Sunday, February 01, 2009

Bucks 110 Hawks 107



Team Poss Off Eff eFG% FT Rate OR% TO%
ATL 92.1 1.16 50 25.9 33.3 13
MIL 92.1 1.19 56.8 37.
20.5 16.3

I don't have a good explanation as to
why the Hawks start slow and finish fast. You'd think both the opening and closing quarters would feature much the same players for both teams. Certainly for the Hawks the only typical difference would be heavier fourth quarter participation from Flip Murray if he's playing well in a particular game.

I do have a partial explanation why the Hawks started slow and finished fast last night. Josh Smith spent the first quarter taking and missing jump shots. Four of them in the first 9:08 of the game. He also made a hook shot and missed a layup. The Hawks scored 22 points in the first quarter. Smith took just one more jump shot* the rest of the game. He missed that one, too, finishing the game 0-5 on jump shots and 8-11 on shot attempts at and around the basket where he also drew fouls resulting in four free throws of which he made two. And, yes, that does mark progress of a sort for Smith from the line.

Perhaps someone on the bench reminded him how easy it was to get layups and dunks against the Bucks as recently as last week. Or, that he sat most of the second half last night after choosing to make half of his field goal attempts jump shots.

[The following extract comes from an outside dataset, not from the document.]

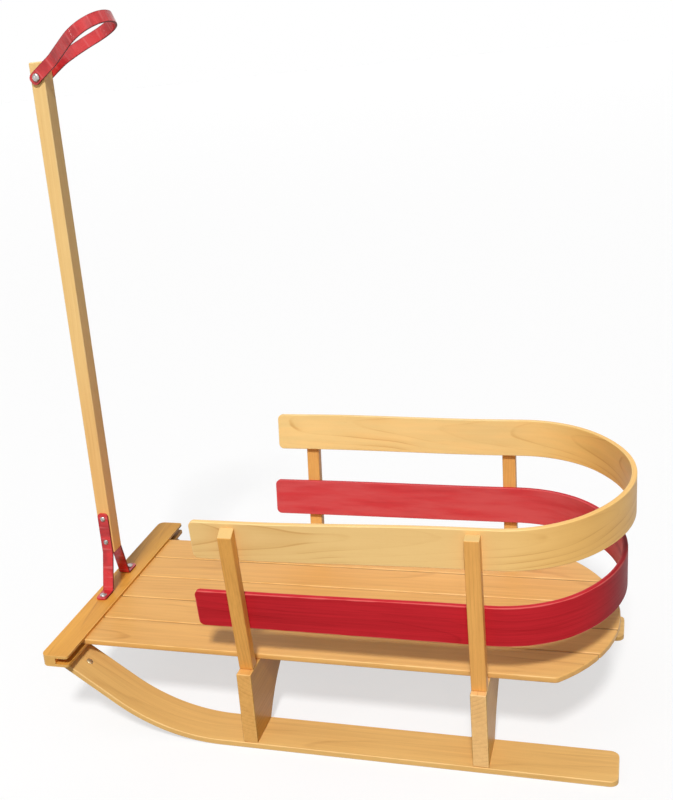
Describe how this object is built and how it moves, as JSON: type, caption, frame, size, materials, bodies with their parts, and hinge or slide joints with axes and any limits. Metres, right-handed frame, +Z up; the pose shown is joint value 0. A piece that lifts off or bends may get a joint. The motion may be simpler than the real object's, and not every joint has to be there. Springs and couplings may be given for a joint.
{
  "type": "wooden push sled",
  "caption": "Wooden child sled with bent skis, a slatted deck, a bentwood rail round three sides and an upright pole with a hand loop.",
  "frame": {"origin": "centre of the whole sled's box in plan, on the floor", "axes": "+X forward to the crossbar and pole, +Y to the sled's left, +Z up"},
  "size_m": [0.8924, 0.502, 1.0946],
  "materials": {
    "maple": "clear varnish, satin",
    "red_stained_wood": "red stain under satin varnish",
    "red_painted_steel": "gloss paint",
    "zinc": "zinc plated"
  },
  "bodies": {
    "sled": {"left_ski": "maple", "right_ski": "maple", "crossbar": "maple", "slat_1": "maple", "slat_2": "maple", "slat_3": "maple", "slat_4": "maple", "slat_5": "maple", "rear_trestle": "maple", "front_trestle": "maple", "left_rear_post": "maple", "right_rear_post": "maple", "left_front_post": "maple", "right_front_post": "maple", "upper_rail": "maple", "lower_rail": "red_stained_wood", "pole": "maple", "left_bracket": "red_painted_steel", "right_bracket": "red_painted_steel", "left_nose_strap": "zinc", "right_nose_strap": "zinc", "grip_bolt": "zinc"},
    "grip": {"grip_loop": "red_painted_steel"}
  },
  "joints": [
    {"name": "grip_pivot", "type": "hinge", "parent": "sled", "child": "grip", "pos_m": [0.426, 0, 1.0083], "axis": [0, 1, 0], "range_deg": [-108, 227]}
  ]
}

It's a partial explanation because it's not all about Josh Smith. Flip Murray also started slow and finished fast. He missed his first four shots (including two three-point attempts) before making seven of his final eleven shots (including three of four three-point attempts). Most importantly, likely, is that the Hawks didn't defend well at all as there was never a Buck on the court who Mike Bibby could guard without consequence. Bibby couldn't deal with any of Luke Ridnour, Ramon Sessions, or Charlie Bell, and, unlike the Nets' Bobby Simmons or Jarvis Hayes the night before, Richard Jefferson isn't a wing you can hide Bibby against. Mike Bibby isn't the sole reason that Milwaukee shot over 56% from the floor and assisted on 27 of 38 field goals but he's the crux of the team's defensive limitations.

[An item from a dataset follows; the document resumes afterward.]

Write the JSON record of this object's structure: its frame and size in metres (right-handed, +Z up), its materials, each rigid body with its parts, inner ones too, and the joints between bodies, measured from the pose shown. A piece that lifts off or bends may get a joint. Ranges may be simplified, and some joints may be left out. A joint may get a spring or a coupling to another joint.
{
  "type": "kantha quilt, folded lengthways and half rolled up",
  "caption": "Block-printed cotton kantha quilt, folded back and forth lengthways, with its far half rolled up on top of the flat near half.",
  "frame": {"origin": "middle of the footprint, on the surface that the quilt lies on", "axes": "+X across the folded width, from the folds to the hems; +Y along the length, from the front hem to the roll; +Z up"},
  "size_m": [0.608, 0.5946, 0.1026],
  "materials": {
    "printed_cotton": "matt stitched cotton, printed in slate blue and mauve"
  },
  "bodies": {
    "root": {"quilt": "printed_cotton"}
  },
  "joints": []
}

A frustrated Sekou Smith also tries to get to the heart of the Hawks' limitations:
In a league where you’re defined by your last performance, having a reputation as a team that plays only when pressed is not an admirable quality.

Whether they like it or not, that’s exactly the reputation the Hawks have developed over these past two years (no one gave them much thought at all before that, when they were in the foundation pouring stages of their rebuilding project).

The Hawks are a reactive team, not a proactive one.
Josh Smith provides an affirmative quote (though he fails to indict his own recent willingness to open games by chucking jumpers):
"I just think that we react to teams instead of us forcing the issue and you saw early in the game they got up and pressured the ball and made it hard for us to catch and extended that lead. We had to counterpunch. And it shouldn’t always come to that. It took them putting the pressure on us to step back up and pressure them. And that should be the other way around. And if that’s the way we’re trying to play we need to change it up, because it’s not working."
Joe Johnson's doesn't exactly inspire confidence in the team's mental toughness:
"It’s been a carbon copy the past few games. It’s how we start the games. Fighting back is the hard part. And then you get back in the game and tend to relax a little bit and they go on another run. And we knew they were going to come out and play hard. So it wasn’t like they caught us off guard or anything."
After the game, Mike Woodson gave credit to Andrew Bogut:
"He was huge. He's a big target. Zaza had his hands full."
Marvin Williams either gave credit to all the Bucks or blamed himself and all his teammates:
"They came out and played hard, a lot harder than we did tonight."
The Human Highlight Blog delineates a difference between the Joe Johnson-era Atlanta Hawks and the Bill Russell-era Boston Celtics:
Bill Russell had a famous approach to his attitude regarding playing games. He said that the game was on the schedule, you have to play it, you might as well win. That approach says a lot about how his Boston Celtic teams were not just merely great, but all time great.

Let's just say the Atlanta Hawks have not embraced that philosophy.

In fact, one might say that the team has adopted a different approach and to the untrained (read: HHB) eyes, it looks a little like this:

We are going to play the way that each individual feels like playing. We're going to seek to do the bare minimum and try to win. We're going to give effort in spurts and hope that's enough to beat this team. If more energy or execution is required to win the game, then we won't win the game.
The schedule makers give us all a respite following this miserable five-game week. The Hawks are off until Wednesday.